Compare the Market’s research showed how much borrowing capacities will shift should expected rate cuts come to fruition.

A household that is able to pay Tasmania’s average home loan, $487,000 — which covers homes up to $608,750 with a 20 per cent deposit — could be able to borrow $500,325 with a 0.25 per cent cut, $514,225 with a 50 basis points reduction and $543,871 with a 100bp cut.

Compare the Market property expert Andrew Winter said if the cash rate is reduced by 1 per cent this year, it could send prices soaring.

He said aspiring buyers may be anxious to “get a foot in the door” now before market conditions become too competitive.

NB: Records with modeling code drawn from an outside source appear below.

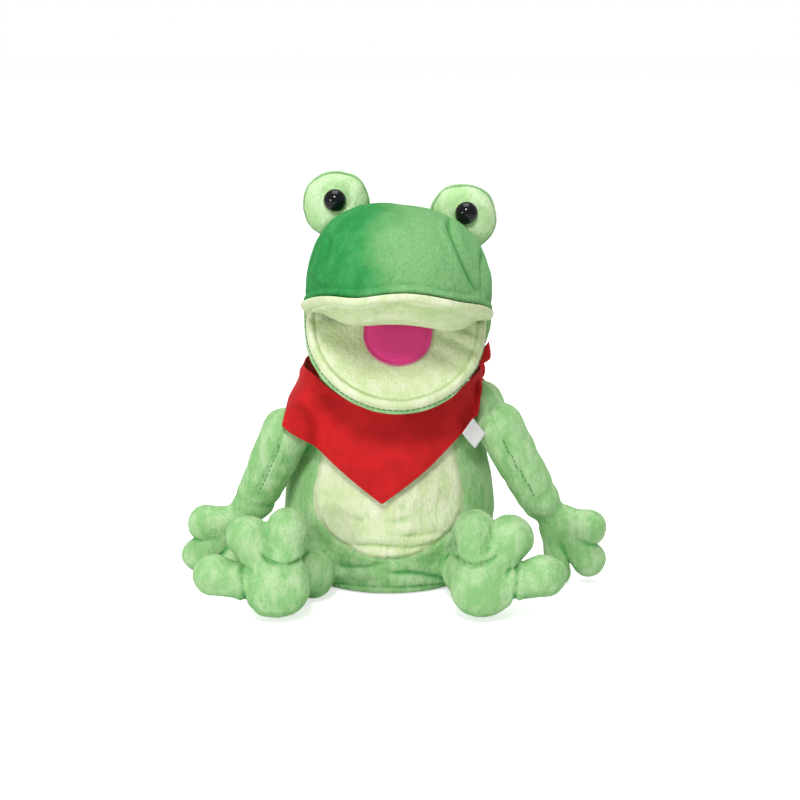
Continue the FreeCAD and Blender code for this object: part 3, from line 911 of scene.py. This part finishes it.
def jaw_height(q, edge):
    """Height of the mouth's floor over the jaw plane: rolled rim, sewn line, shallow bowl and folds."""
    d = gap_to(edge, q)
    z = -15 * MM + roll(d, 3.5 * MM) * 2 - 1.4 * MM * ramp(d, 3.5, 3.5)
    z -= 0.9 * MM * ridge(d - 6.2 * MM, 1.2 * MM) + 2.6 * MM * ramp(d, 9, 30)
    for a, b, width, depth in MOUTH_FOLDS:
        z += crease(to_segment(q, a, b) / MM, width, depth) * MM
    flat = np.stack([q[:, 0], q[:, 1], np.zeros(len(q))], 1)
    return z + lumps(flat, (0.7, 14, 41)) * ramp(d, 0, 10)


def jaw_lining():
    edge = jaw_edge()
    q, faces = patch(edge, JAW_CENTRE, 64)
    p = out_of(JAW, np.column_stack([q, jaw_height(q, edge)]))
    made = piece("mouth_floor", *thicken(p, faces, 2.0 * MM), BELLY_PLUSH)
    with_jaw(made)
    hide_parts("jaw_lining")
    front = edge[edge[:, 1] < -12 * MM]
    front = front[np.argsort(np.arctan2(front[:, 0], front[:, 1] + 36 * MM) % (2 * math.pi))]
    seam_line = out_of(JAW, np.column_stack([front * 1.01, np.full(len(front), MOUTH_EDGE)]))
    dashes = stitches("jaw_rim_stitches", seam_line, made, lift=0.3 * MM)
    with_jaw(dashes)


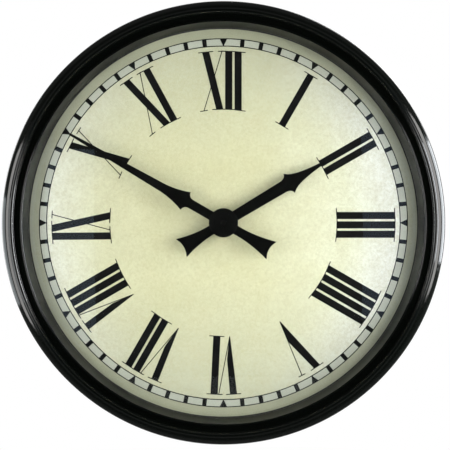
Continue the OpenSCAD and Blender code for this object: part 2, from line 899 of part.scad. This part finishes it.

“It’s nearly impossible to strategically time the market. The best time to buy is when you’re ready,” he said.

“If that time is now, you have a deposit saved, and you like a property, don’t wait to make a move.”

Derwent Finance

Emmanuel Marios is the chief executive and principal of Derwent Finance. Picture: Breeana Dunbar


Derwent Finance principal and chief executive Emmanuel Marios said these potential rate cuts would make a big difference to many budding homeowners in Hobart.

“Even small increases in borrowing power can make a big difference — especially for first-home buyers who are often operating on tight margins,” Mr Marios said.

“Right now, we’re seeing a lot of first-home buyers focusing more on what their repayments will look like rather than the total loan amount.

“Instead of asking, ‘Can I borrow $500,000 or $550,000?’ they’re asking, ‘Can I afford $750 a week in repayments?’

“An increase in borrowing power gives them a bit more flexibility within that mindset — maybe it’s an extra bedroom, a better location, or simply being more competitive in a hot market.”

Property expert Andrew Winter.


Mr Winter said the capacity to borrow more money does not guarantee that it will be easier to secure a property.

Mr Winter said the main hurdle for most first-time buyers remains raising a deposit.

He said this can be “extremely challenging” when value growth outpaces wage growth.

“The good news is there are a number of low-deposit and stamp duty incentives open to first home buyers,” Mr Winter said.

After years of flat to mild growth and price reductions in Hobart’s median value, an increase in borrowing capacity could be enveloped by future price growth.

PropTrack’s Market Outlook forecast predicted up to 3 per cent growth in Hobart this year, or an increase up to $21,000 on a typical $700,000 home.

If many buyers suddenly have more borrowing power, Mr Marios said demand can put upward pressure on prices, especially in popular suburbs.

“A $30,000 to $50,000 increase in borrowing power might just keep pace with the rising market, rather than give anyone a competitive edge,” he said.

“This change actually stands to benefit current homeowners more than buyers.

“Increased borrowing capacity across the board can help drive up property values, meaning existing owners could see equity growth — especially if they’re not looking to sell or upgrade right now.

“Plus, homeowners who refinance in the current climate might find they can access more equity for renovations, investing, or consolidating debt, thanks to improved borrowing conditions.

“In contrast, buyers are often still playing catch-up with rising prices.”